## THE TASK:
Print all entries precisely as they are written.

(Modeling code records)
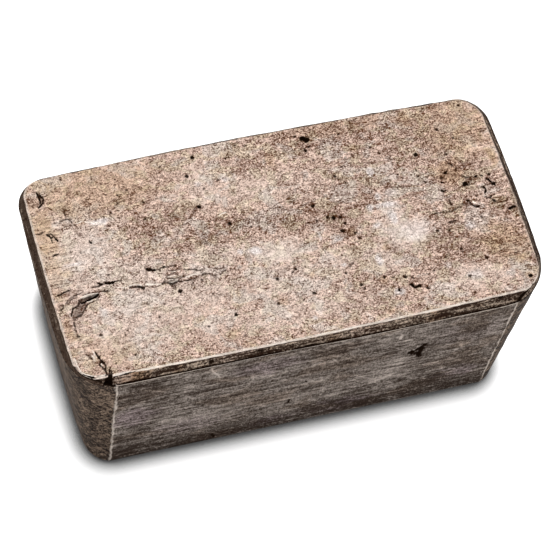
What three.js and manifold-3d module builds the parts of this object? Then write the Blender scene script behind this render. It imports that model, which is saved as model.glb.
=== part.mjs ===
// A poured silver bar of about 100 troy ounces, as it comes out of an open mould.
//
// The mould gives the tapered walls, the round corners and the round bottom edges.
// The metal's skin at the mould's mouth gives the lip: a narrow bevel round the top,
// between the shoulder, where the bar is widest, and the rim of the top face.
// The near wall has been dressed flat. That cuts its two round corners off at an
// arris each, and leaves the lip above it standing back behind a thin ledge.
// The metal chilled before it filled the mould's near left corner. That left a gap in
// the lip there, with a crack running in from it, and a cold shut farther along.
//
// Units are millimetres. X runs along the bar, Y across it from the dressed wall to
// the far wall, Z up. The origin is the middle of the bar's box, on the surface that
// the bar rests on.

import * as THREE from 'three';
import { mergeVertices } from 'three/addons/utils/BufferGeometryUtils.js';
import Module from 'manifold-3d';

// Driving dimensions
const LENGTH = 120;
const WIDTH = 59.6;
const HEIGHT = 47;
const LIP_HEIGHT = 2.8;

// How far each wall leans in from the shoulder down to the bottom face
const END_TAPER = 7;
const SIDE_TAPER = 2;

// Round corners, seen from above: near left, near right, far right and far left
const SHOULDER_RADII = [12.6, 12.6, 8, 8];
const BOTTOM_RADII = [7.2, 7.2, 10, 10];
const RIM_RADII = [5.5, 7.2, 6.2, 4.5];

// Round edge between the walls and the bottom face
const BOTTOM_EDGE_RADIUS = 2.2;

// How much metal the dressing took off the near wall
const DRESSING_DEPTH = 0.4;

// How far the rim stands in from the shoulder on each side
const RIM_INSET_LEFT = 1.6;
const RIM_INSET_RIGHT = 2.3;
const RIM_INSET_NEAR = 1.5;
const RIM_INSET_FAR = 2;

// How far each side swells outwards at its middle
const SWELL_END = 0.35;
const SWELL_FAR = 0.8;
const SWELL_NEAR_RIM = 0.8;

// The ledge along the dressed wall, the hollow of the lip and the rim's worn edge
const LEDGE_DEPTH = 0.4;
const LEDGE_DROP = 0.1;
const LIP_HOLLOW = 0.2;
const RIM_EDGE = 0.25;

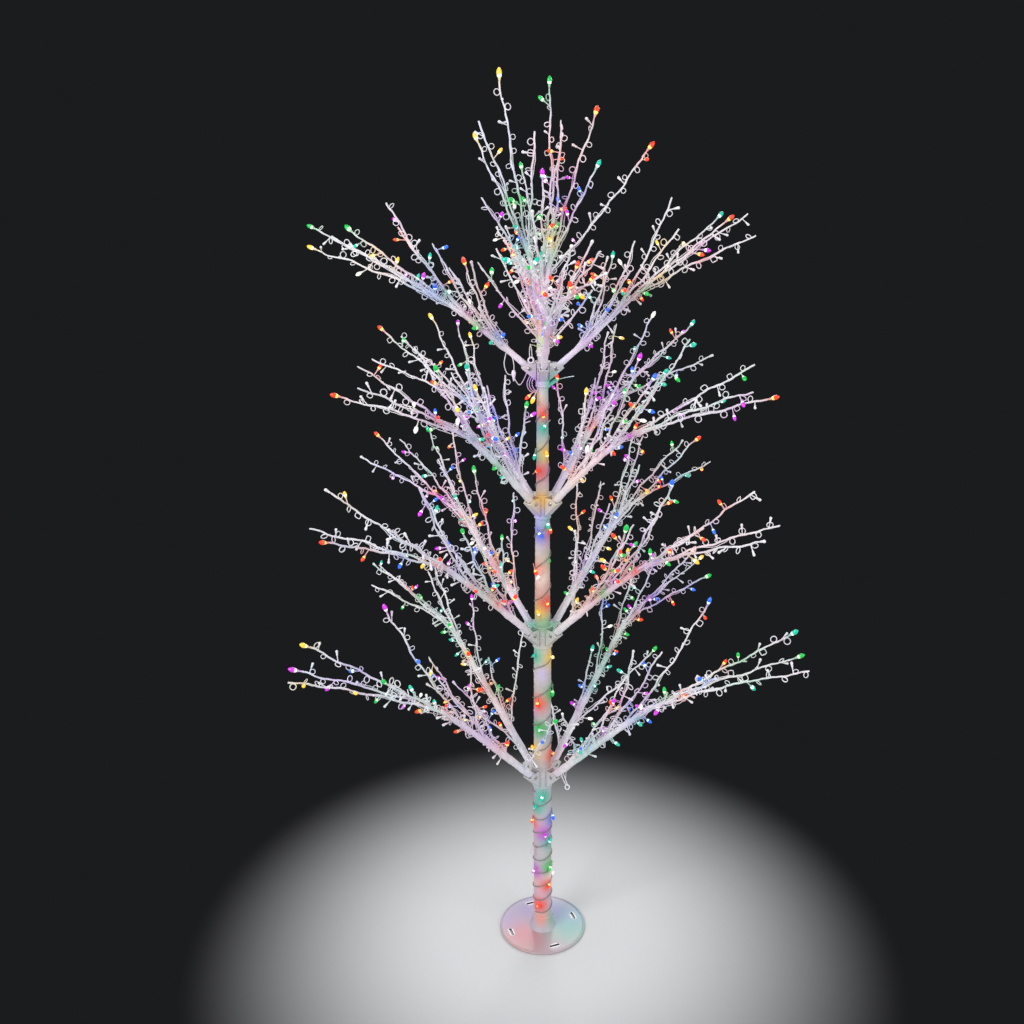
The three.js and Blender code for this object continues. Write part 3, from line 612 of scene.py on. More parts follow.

## FINAL RESULT:
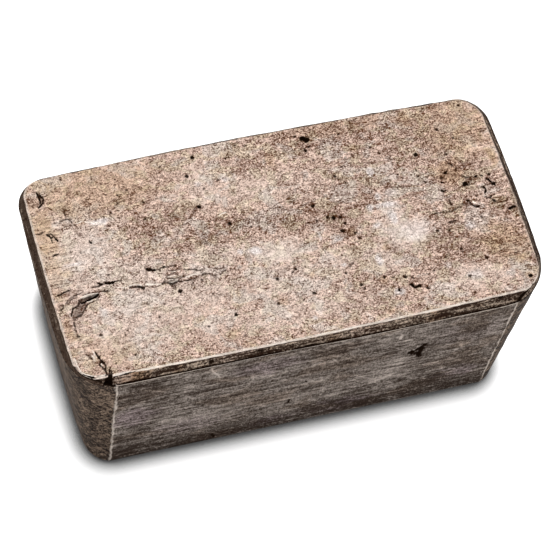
What three.js and manifold-3d module builds the parts of this object? Then write the Blender scene script behind this render. It imports that model, which is saved as model.glb.
=== part.mjs ===
// A poured silver bar of about 100 troy ounces, as it comes out of an open mould.
//
// The mould gives the tapered walls, the round corners and the round bottom edges.
// The metal's skin at the mould's mouth gives the lip: a narrow bevel round the top,
// between the shoulder, where the bar is widest, and the rim of the top face.
// The near wall has been dressed flat. That cuts its two round corners off at an
// arris each, and leaves the lip above it standing back behind a thin ledge.
// The metal chilled before it filled the mould's near left corner. That left a gap in
// the lip there, with a crack running in from it, and a cold shut farther along.
//
// Units are millimetres. X runs along the bar, Y across it from the dressed wall to
// the far wall, Z up. The origin is the middle of the bar's box, on the surface that
// the bar rests on.

import * as THREE from 'three';
import { mergeVertices } from 'three/addons/utils/BufferGeometryUtils.js';
import Module from 'manifold-3d';

// Driving dimensions
const LENGTH = 120;
const WIDTH = 59.6;
const HEIGHT = 47;
const LIP_HEIGHT = 2.8;

// How far each wall leans in from the shoulder down to the bottom face
const END_TAPER = 7;
const SIDE_TAPER = 2;

// Round corners, seen from above: near left, near right, far right and far left
const SHOULDER_RADII = [12.6, 12.6, 8, 8];
const BOTTOM_RADII = [7.2, 7.2, 10, 10];
const RIM_RADII = [5.5, 7.2, 6.2, 4.5];

// Round edge between the walls and the bottom face
const BOTTOM_EDGE_RADIUS = 2.2;

// How much metal the dressing took off the near wall
const DRESSING_DEPTH = 0.4;

// How far the rim stands in from the shoulder on each side
const RIM_INSET_LEFT = 1.6;
const RIM_INSET_RIGHT = 2.3;
const RIM_INSET_NEAR = 1.5;
const RIM_INSET_FAR = 2;

// How far each side swells outwards at its middle
const SWELL_END = 0.35;
const SWELL_FAR = 0.8;
const SWELL_NEAR_RIM = 0.8;

// The ledge along the dressed wall, the hollow of the lip and the rim's worn edge
const LEDGE_DEPTH = 0.4;
const LEDGE_DROP = 0.1;
const LIP_HOLLOW = 0.2;
const RIM_EDGE = 0.25;

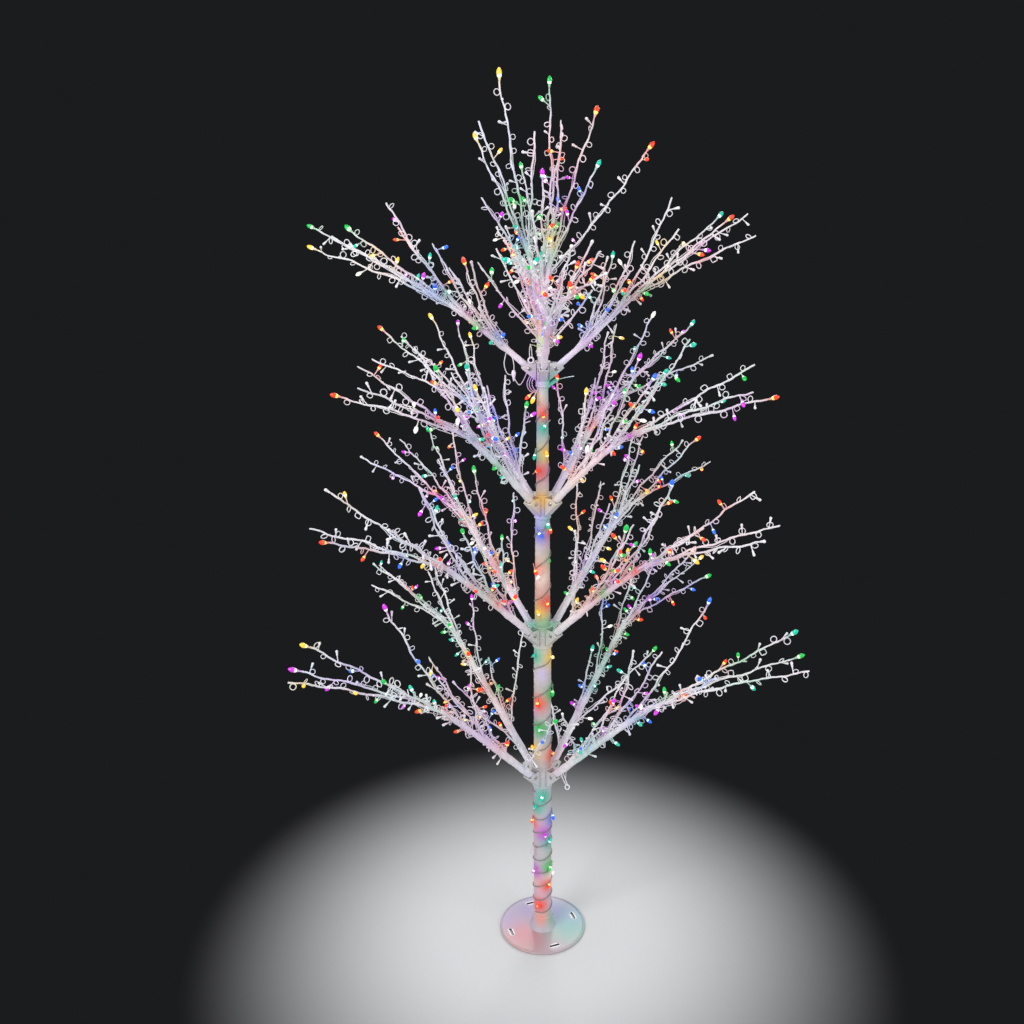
The three.js and Blender code for this object continues. Write part 3, from line 612 of scene.py on. More parts follow.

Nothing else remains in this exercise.